AW: How have you found the move from the amateurs to pros?

ES: Um, it’s just a little adjustment with headgear being off and with smaller gloves. The adjustment went real smoothly; I didn’t feel a big difference except those things but everything has gone good.

AW: What were things like growing up in Texas for you?

ES: Thing’s were good. My dad got me into boxing when I was 15 years old. I have both my parents; they supported me with whatever I wanted to do. I started boxing because I like to fight.

AW: You were an accomplished amateur. Could you tell us about your amateur career?

ES: I am a three-time national champion. I won the USA nationals three times, I won national Golden Gloves once, I won the national PAL three times, under-19 national championships, two World Championships and one under-19 World Championships. And in the Olympics, I lost in the quarterfinals. I haven’t fought any big names (who are currently pro) but I sparred with a lot of big names like Lamont Peterson, Shawn Porter and a couple more guys.

AW: As we touched on, you represented America at last year’s Olympics. Could you tell us about your Olympic experience?

ES: My experience was great. I met a lot of stars on the American team like the Williams sisters (tennis), it was a great experience. It was kind of controversial because I had lost before the quarterfinals. Well, I had won but they robbed me so they put me back in against Russia when they had overturned my (previous) fight (result).

AW: There have been a few internet rumors that you had been sparring with Adrien Broner in Las Vegas and that you dropped him. Could you tell us what actually happened?

ES: Me and Adrien Broner never sparred when he was Las Vegas at all. They (internet bloggers) spread a rumor saying I knocked him out and I guess people ran with it. I have sparred with him like a year and a half ago in Colorado Springs, but nothing happened. We just sparred.

AW: Away from boxing tell us a little about yourself as a person and the things you enjoy doing?

ES: I just see myself as a regular guy. I hang out with my friends, I love to play basketball. I play a lot when I’m not boxing. I play video games; just a quiet life, nothing flashy.

AW: Though you’re still at the very beginning of your pro career what goals do you have?

ES: My goals are to be a world champion some day at 147, real soon, I would say; within a two-year span to become a world champion and to make a lot of money in the business and get out while I can still talk and have my senses.
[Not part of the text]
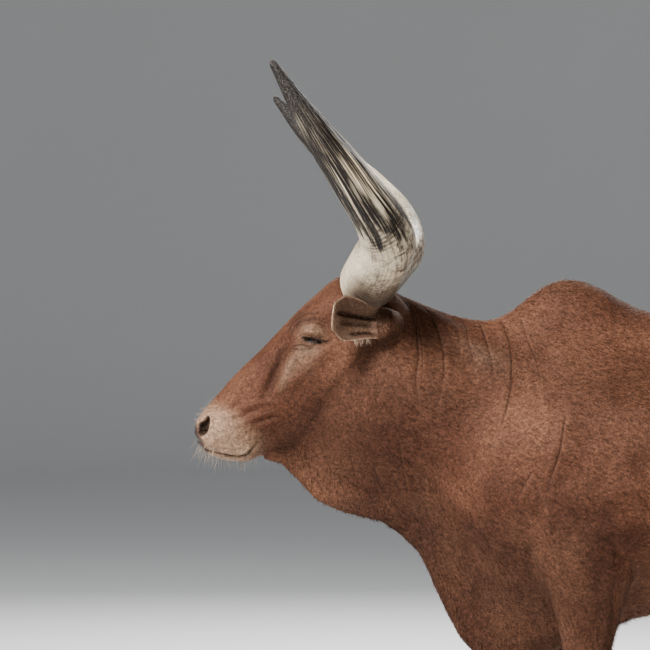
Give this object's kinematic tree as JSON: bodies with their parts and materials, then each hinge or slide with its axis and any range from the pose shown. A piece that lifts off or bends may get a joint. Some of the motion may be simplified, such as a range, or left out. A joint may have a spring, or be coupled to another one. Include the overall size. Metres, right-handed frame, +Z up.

AW: Who was your boxing hero growing up and who do you enjoy watching today?

ES: When I was growing up I watched a lot of Lennox Lewis. My dad is Jamaican so he supported him. I watched and got into boxing because of Terry Norris, Pernell Whitaker, Sugar Ray Leonard, guys like that.

Today I enjoy watching Floyd Mayweather, Andre Ward, and Lamont Peterson.

AW: Do you have a message for the boxing world?

ES: I want everybody to tune in on Fox Sports this Friday and just be on the lookout for me because I’m going to be a force to be reckoned with.